The important point about temporal order is that it depends on laws of nature/physics.
This all requires explanation, Swinburne argues. We should not expect such order to exist by chance.
- Why are there laws of nature at all?
- Why are the laws of nature uniform and unchanging?
- Why do we have these laws, rather than other laws?
- Why are the laws that exist so perfect for human existence, when so many others are possible?
Number 3 is sometimes called ‘fine tuning’. If the laws of our universe, such as the charge of the election, were a tiny degree greater or lesser, life could not exist at all.
Swinburne thinks it is unimaginably unlikely for all these things to happen exactly as they do by chance.
Swinburne then claims that science cannot answer these questions. Science tells us the what but not the why. Science can only discover the laws of nature but cannot tell us why there are laws.

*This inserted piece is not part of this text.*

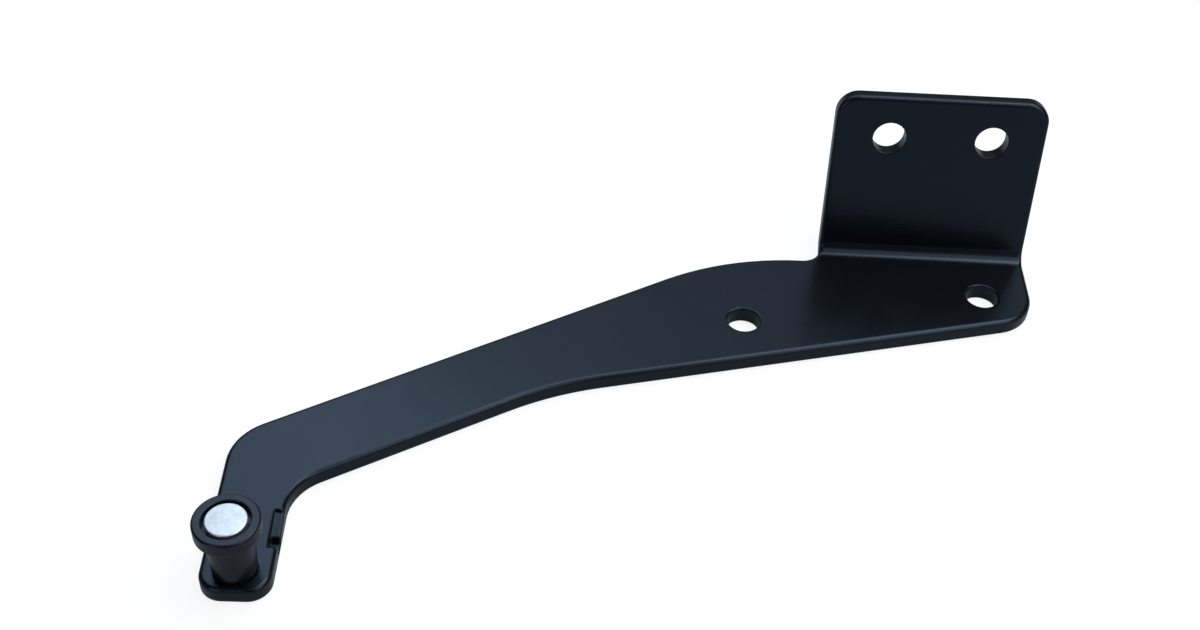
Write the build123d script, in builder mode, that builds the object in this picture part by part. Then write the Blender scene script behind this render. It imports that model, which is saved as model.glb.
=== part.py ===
from build123d import *
import math
import os

# A sliding door roller guide: a stamped steel bracket with an upturned flange, and a roller riveted
# to the end of its arm. Millimetres. The origin is on the axis of the right plate hole, at the
# plate's underside. +X runs along the bend to the right, +Y back to the flange, +Z up.

# Sheet
sheet = 4.5
top_edge_round = 1.1
bottom_edge_round = 0.8
bend_inner_radius = 3.5
hole_diameter = 9.0

# Flange, square to Y apart from its lean back
flange_left = -43.45
flange_width = 56.8
flange_height = 47.3
flange_lean = 10.75
flange_corner_radius = 6.0
bend_corner_y = 16.25
flange_hole_spacing = 27.5
flange_hole_offset = 0.25
flange_hole_height = 35.5

# Plate below the flange
second_hole_x = -65.65
second_hole_y = -14.0
front_edge_distance = 10.8
front_edge_angle = 14.65
front_corner_radius = 11.5
shoulder_setback = 4.2
shoulder_radius = 5.0
shoulder_flat = 0.3

# Arm, elbow and foot
arm_angle = 31.5
arm_width = 21.5
arm_front_radius = 85.0
elbow_outer_radius = 14.0
elbow_inner_radius = 13.0
foot_width = 16.6
foot_offset = 0.25
foot_lean = 1.5
foot_length = 32.8
foot_end_distance = 6.65
foot_end_flat = 5.7

# Roller's place in plan
axle_x = -183.3
axle_y = -103.8

# Coined pocket in the foot's right edge: a shallow ramp, then a pit towards the foot's end
pocket_start_distance = 17.0
pocket_inset = 2.4
pocket_ramp_length = 7.0
pocket_start_depth = 0.7
pocket_ramp_depth = 1.5
pocket_pit_length = 4.0
pocket_pit_depth = 3.2
pocket_pit_slope = 0.8

# Rivet pin through the foot, with its tail set flush into a countersink
pin_radius = 3.0
pin_clearance = 0.02
pin_head_radius = 4.75
pin_head_rim = 1.8
pin_head_dome = 0.15
pin_head_edge = 0.3
pin_tail_radius = 4.4
pin_tail_depth = 1.4

# Thrust washer on the foot, and the spacer sleeve clamped between it and the pin's head
washer_radius = 4.9
washer_thickness = 0.5
washer_clearance = 0.1
sleeve_wall = 0.8

# Roller on the sleeve
roller_bore_clearance = 0.05
roller_end_play = 0.1
roller_web = 14.2
roller_base_radius = 5.25
roller_neck_radius = 5.6
roller_neck_height = 10.5
roller_rim_radius = 7.65
roller_rim_thickness = 3.6
roller_recess_radius = 5.5
roller_recess_depth = 1.85
roller_base_edge = 0.3
roller_neck_fillet = 0.8
roller_rim_edge = 0.5
roller_recess_edge = 0.25

# Clear length by which cutting tools pass the material
cut_margin = 5.0


def direction(degrees):
    """Unit vector in plan at this angle from +X."""
    return Vector(math.cos(math.radians(degrees)), math.sin(math.radians(degrees)))


def meet(point_a, angle_a, point_b, angle_b):
    """Where two lines in plan cross, each given by a point and an angle."""
    along_a = direction(angle_a)
    across_b = direction(angle_b + 90)
    return point_a + along_a * ((point_b - point_a).dot(across_b) / along_a.dot(across_b))


def dome_radius(edge_radius, height):
    """Radius of the sphere over a round head of this edge radius and dome height."""
    return (edge_radius**2 + height**2) / (2 * height)


def single_edges(faces):
    """The edges that only one of the faces has, which are the outline of the faces together."""
    edges = faces.edges()
    return ShapeList([edge for edge in edges if sum(edge.is_same(other) for other in edges) == 1])


# Lines of the outline in plan
flange_right = flange_left + flange_width
flange_middle = flange_left + flange_width / 2
flange_reach = bend_corner_y + flange_height + cut_margin
shoulder_point = Vector(flange_left, bend_corner_y - shoulder_setback)
front_edge_point = direction(front_edge_angle - 90) * front_edge_distance
axle_point = Vector(axle_x, axle_y)
foot_angle = foot_lean - 90
elbow_point = axle_point - direction(foot_angle) * foot_length
arm_front_point = elbow_point + direction(arm_angle - 90) * (arm_width / 2)
arm_back_point = elbow_point + direction(arm_angle + 90) * (arm_width / 2)
foot_left_point = axle_point + direction(foot_angle - 90) * (foot_width / 2 - foot_offset)
foot_right_point = axle_point + direction(foot_angle + 90) * (foot_width / 2 + foot_offset)
foot_end_point = axle_point + direction(foot_angle) * foot_end_distance
foot_end_radius = (foot_width - foot_end_flat) / 2

# The long curve from the shoulder into the arm starts right beside the shoulder's fillet
sweep_corner = meet(shoulder_point, 0, arm_back_point, arm_angle)
sweep_tangent = shoulder_point.X - sweep_corner.X - shoulder_radius - shoulder_flat
sweep_radius = sweep_tangent / math.tan(math.radians(arm_angle / 2))

outline_points = [
    Vector(flange_left, flange_reach),
    shoulder_point,
    sweep_corner,
    meet(arm_back_point, arm_angle, foot_left_point, foot_angle),
    meet(foot_left_point, foot_angle, foot_end_point, foot_lean),
    meet(foot_right_point, foot_angle, foot_end_point, foot_lean),
    meet(arm_front_point, arm_angle, foot_right_point, foot_angle),
    meet(arm_front_point, arm_angle, front_edge_point, front_edge_angle),
    meet(front_edge_point, front_edge_angle, Vector(flange_right, 0), 90),
    Vector(flange_right, flange_reach),
]
outline_radii = [
    shoulder_radius,
    sweep_radius,
    elbow_outer_radius,
    foot_end_radius,
    foot_end_radius,
    elbow_inner_radius,
    arm_front_radius,
    front_corner_radius,
]

# The flange's front face: local x runs along the bend, local y up the face
lean = math.radians(flange_lean)
flange_up = Vector(0, math.sin(lean), math.cos(lean))
flange_back = Vector(0, math.cos(lean), -math.sin(lean))
flange_front = Plane(
    origin=(flange_middle, bend_corner_y, sheet), x_dir=(1, 0, 0), z_dir=tuple(flange_back * -1)
)
flange_top = Vector(0, bend_corner_y, sheet) + flange_up * flange_height

# The pocket's inner wall: local x runs towards the foot's end, local y up
pocket_corner = foot_right_point - direction(foot_angle) * pocket_start_distance
pocket_origin = pocket_corner + direction(foot_angle - 90) * pocket_inset
pocket_wall = Plane(
    origin=(pocket_origin.X, pocket_origin.Y, sheet),
    x_dir=tuple(direction(foot_angle)),
    z_dir=tuple(direction(foot_angle - 90)),
)

# The foot's top at the pin, and the half plane in which the turned pieces are drawn
foot_top = Plane(origin=(axle_x, axle_y, sheet))
axle_section = Plane(origin=(axle_x, axle_y, sheet), x_dir=(1, 0, 0), z_dir=(0, -1, 0))
axle_axis = Axis((axle_x, axle_y, 0), (0, 0, 1))

# Heights above the foot, from the washer up
roller_base = washer_thickness + roller_end_play
roller_top = roller_base + roller_web + roller_recess_depth
head_seat = roller_base + roller_web + roller_end_play
sleeve_length = head_seat - washer_thickness
sleeve_radius = pin_radius + pin_clearance + sleeve_wall
roller_bore_radius = sleeve_radius + roller_bore_clearance

with BuildPart() as arm_bracket:
    # The bent sheet, seen along the bend, as wide as the whole plate
    with BuildSketch(Plane.YZ.offset(axle_x - arm_width)) as bent_section:
        with BuildLine():
            FilletPolyline(
                (axle_y - arm_width, sheet),
                (bend_corner_y, sheet),
                (flange_top.Y, flange_top.Z),
                radius=bend_inner_radius,
            )
            offset(amount=sheet, side=Side.RIGHT)
        make_face()
    extrude(amount=flange_right - axle_x + arm_width + cut_margin)
    # Only what lies inside the outline in plan stays
    with BuildSketch(Plane.XY.offset(-cut_margin)) as outline:
        with BuildLine():
            edge_line = FilletPolyline(*outline_points, radius=outline_radii)
            Line(edge_line @ 1, edge_line @ 0)
        make_face()
    extrude(amount=flange_reach + cut_margin, mode=Mode.INTERSECT)
    # Rounded top corners of the flange
    top_corners = arm_bracket.edges().filter_by(Axis((0, 0, 0), tuple(flange_back)))
    fillet(top_corners.sort_by(Axis.Z)[-2:], flange_corner_radius)
    # The sheet's upper and lower skin, each with a flat face, a face of the bend and a flange face
    flat_skins = arm_bracket.faces().filter_by(Axis.Z).sort_by(Axis.Z)
    flange_skins = arm_bracket.faces().filter_by(Axis((0, 0, 0), tuple(flange_back))).sort_by(Axis.Y)
    round_faces = arm_bracket.faces().filter_by(GeomType.CYLINDER)
    bend_faces = round_faces.filter_by(lambda face: abs(face.axis_of_rotation.direction.X) > 0.9)
    bend_skins = bend_faces.sort_by(SortBy.RADIUS)
    upper_outline = single_edges(flat_skins[-1:] + bend_skins[:1] + flange_skins[:1])
    lower_outline = single_edges(flat_skins[:1] + bend_skins[-1:] + flange_skins[-1:])
    fillet(lower_outline, bottom_edge_round)
    fillet(upper_outline, top_edge_round)
    # Screw holes in the plate
    with BuildSketch(Plane.XY) as plate_holes:
        with Locations((0, 0), (second_hole_x, second_hole_y)):
            Circle(hole_diameter / 2)
    extrude(amount=sheet, mode=Mode.SUBTRACT)
    # Hole for the rivet pin in the foot, countersunk from below
    with BuildSketch(axle_section) as pin_hole_half:
        with BuildLine():
            Polyline(
                (0, -sheet),
                (pin_tail_radius + pin_clearance, -sheet),
                (pin_radius + pin_clearance, pin_tail_depth - sheet),
                (pin_radius + pin_clearance, 0),
                (0, 0),
                close=True,
            )
        make_face()
    revolve(axis=axle_axis, mode=Mode.SUBTRACT)
    # Screw holes in the flange
    with BuildSketch(flange_front) as flange_holes:
        with Locations((flange_hole_offset, flange_hole_height)):
            with GridLocations(flange_hole_spacing, 0, 2, 1):
                Circle(hole_diameter / 2)
    extrude(amount=-sheet, mode=Mode.SUBTRACT)
    # Coined pocket in the right edge of the foot
    with BuildSketch(pocket_wall) as pocket_section:
        with BuildLine():
            Polyline(
                (0, cut_margin),
                (0, -pocket_start_depth),
                (pocket_ramp_length, -pocket_ramp_depth),
                (pocket_ramp_length + pocket_pit_slope, -pocket_pit_depth),
                (pocket_ramp_length + pocket_pit_length, -pocket_pit_depth),
                (pocket_ramp_length + pocket_pit_length, cut_margin),
                close=True,
            )
        make_face()
    extrude(amount=-pocket_inset - cut_margin, mode=Mode.SUBTRACT)

with BuildPart() as thrust_washer:
    with BuildSketch(foot_top) as washer_ring:
        Circle(washer_radius)
        Circle(pin_radius + washer_clearance, mode=Mode.SUBTRACT)
    extrude(amount=washer_thickness)

with BuildPart() as spacer_sleeve:
    with BuildSketch(foot_top.offset(washer_thickness)) as sleeve_ring:
        Circle(sleeve_radius)
        Circle(pin_radius + pin_clearance, mode=Mode.SUBTRACT)
    extrude(amount=sleeve_length)

with BuildPart() as rivet_pin:
    with BuildSketch(axle_section) as pin_half:
        with BuildLine():
            head_rim = Vector(pin_head_radius, head_seat + pin_head_rim)
            head_crown = Vector(0, head_seat + pin_head_rim + pin_head_dome)
            RadiusArc(head_crown, head_rim, dome_radius(pin_head_radius, pin_head_dome))
            Polyline(
                head_rim,
                (pin_head_radius, head_seat),
                (pin_radius, head_seat),
                (pin_radius, pin_tail_depth - sheet),
                (pin_tail_radius, -sheet),
                (0, -sheet),
                head_crown,
            )
        make_face()
    revolve(axis=axle_axis)
    closed_edges = rivet_pin.edges().filter_by(lambda edge: edge.is_closed)
    fillet(closed_edges.sort_by(Axis.Z)[-1], pin_head_edge)

with BuildPart() as roller:
    with BuildSketch(axle_section) as roller_half:
        with BuildLine():
            FilletPolyline(
                (roller_bore_radius, roller_base),
                (roller_base_radius, roller_base),
                (roller_neck_radius, roller_base + roller_neck_height),
                (roller_rim_radius, roller_top - roller_rim_thickness),
                (roller_rim_radius, roller_top),
                (roller_recess_radius, roller_top),
                (roller_recess_radius, roller_top - roller_recess_depth),
                (roller_bore_radius, roller_top - roller_recess_depth),
                radius=[
                    0,
                    roller_base_edge,
                    roller_neck_fillet,
                    roller_rim_edge,
                    roller_rim_edge,
                    roller_recess_edge,
                    0,
                    0,
                ],
                close=True,
            )
        make_face()
    revolve(axis=axle_axis)

finished = {
    "arm_bracket": arm_bracket,
    "thrust_washer": thrust_washer,
    "spacer_sleeve": spacer_sleeve,
    "rivet_pin": rivet_pin,
    "roller": roller,
}
os.makedirs("parts", exist_ok=True)
for name, piece in finished.items():
    piece.part.label = name
    export_step(piece.part, f"parts/{name}.step")
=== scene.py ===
import math

import bpy
from mathutils import Matrix, Vector


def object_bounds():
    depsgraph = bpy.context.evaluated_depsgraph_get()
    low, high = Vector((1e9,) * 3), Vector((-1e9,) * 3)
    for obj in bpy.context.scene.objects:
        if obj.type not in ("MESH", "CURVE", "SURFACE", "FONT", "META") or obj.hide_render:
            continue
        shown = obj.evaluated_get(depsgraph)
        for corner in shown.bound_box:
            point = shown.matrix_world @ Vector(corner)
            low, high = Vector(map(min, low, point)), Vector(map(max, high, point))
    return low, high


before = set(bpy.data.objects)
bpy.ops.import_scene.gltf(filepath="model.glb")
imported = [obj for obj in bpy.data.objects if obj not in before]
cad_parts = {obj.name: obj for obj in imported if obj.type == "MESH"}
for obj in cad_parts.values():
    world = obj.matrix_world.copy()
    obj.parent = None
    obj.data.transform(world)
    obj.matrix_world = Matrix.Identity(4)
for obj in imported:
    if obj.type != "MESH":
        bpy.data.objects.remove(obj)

CAD_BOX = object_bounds()

# The photograph's camera, in the part's own frame
IMAGE_WIDTH = 1200
FOCAL_PIXELS = 1581.9
SENSOR_WIDTH = 36.0
CAMERA_PLACE = Vector((-0.10358, -0.32294, 0.29194))
CAMERA_AZIMUTH = math.radians(-0.073)
CAMERA_ELEVATION = math.radians(43.012)
CAMERA_ROLL = math.radians(2.73)
CLIP_NEAR = 0.01
CLIP_FAR = 20.0

# Softboxes, in the cool tone of the photograph
KEY_COLOUR = (0.97, 0.98, 1.0)
BACK_COLOUR = (0.74, 0.87, 1.0)
LAMP_AIM = Vector((-0.09, -0.04, 0.01))
LAMP_DISTANCE = 0.9
LAMP_SIZE = 0.45

# Room and floor: what the camera sees of the floor is nearly white, and what reflections
# see of the room and the floor is dim, as in the photograph
ROOM_COLOUR = (0.78, 0.90, 1.0)
ROOM_STRENGTH = 0.1
ROOM_SEEN_COLOUR = (0.8, 0.8, 0.8)
FLOOR_COLOUR = (0.25, 0.25, 0.25)
FLOOR_SEEN_COLOUR = (1.0, 1.0, 1.0)
FLOOR_SEEN = 0.85
FLOOR_MIRRORED = 0.19
FLOOR_HALF_SIZE = 3.0
FLOOR_GAP = 0.0001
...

Science cannot even explain why the universe can even be understood by science at all.
Science cannot explain the existence, orderliness and fine-tuning of the physical laws that enable temporal order. So, Swinburne turns to another sort of explanation. We know from experience that temporal regularities can be caused by persons. Human behaviour and technology often follow temporal regularities, such as sleeping at night. The explanation of those temporal regularities is that they were designed, i.e., intentionally created by an intelligent mind. Swinburne calls this a personal explanation.
The only available and therefore best explanation of the temporal regularities in nature is a personal explanation. Only God would have the power to have designed the laws of physics. So, God exists.
Multiverse theory: Max Tegmark, a physicist, suggests a scientific explanation of fine tuning. The multiverse theory suggests our universe is just one of an infinite number of universes, all of which have different laws of physics. So, the fact that some universes are so perfectly fine tuned for human existence doesn’t require any special explanation, since there are an infinite number of every possible configuration of universes.
Swinburne’s defence: However, there is very little evidence for the multiverse theory. Polkinghorne agrees and claims that the multiverse theory is a ‘bold speculation’, a ‘metaphysical guess’.
Hume’s unique case argument applied to Swinburne. Hume insists that there is a standard of empirical evidence required to justifiably infer design.
Swinburne claims that because science cannot explain temporal order, personal explanation is the best explanation.
However, it seems that Hume would respond that Swinburne is not justified in relying on an inference to the best explanation style argument. Hume thinks that unless we have empirical evidence of the creation of the universes, or other universe to compare ours to, then we are not justified in inferring design. Without such experience, we should suspend judgement.
Swinburne could be correct that an analogy between temporal order in the physical laws of the universe and human creation of temporal order is the best explanation we have.
Swinburne could even be correct that science will never be able to provide us with a better explanation.
Yet, according to Hume, this is irrelevant. The wise person proportions their belief to the evidence. We have insufficient evidence to judge whether the universe is designed. Even our best explanation is not empirically valid and so we should suspend judgement and accept that we do not know why the universe is the way it is.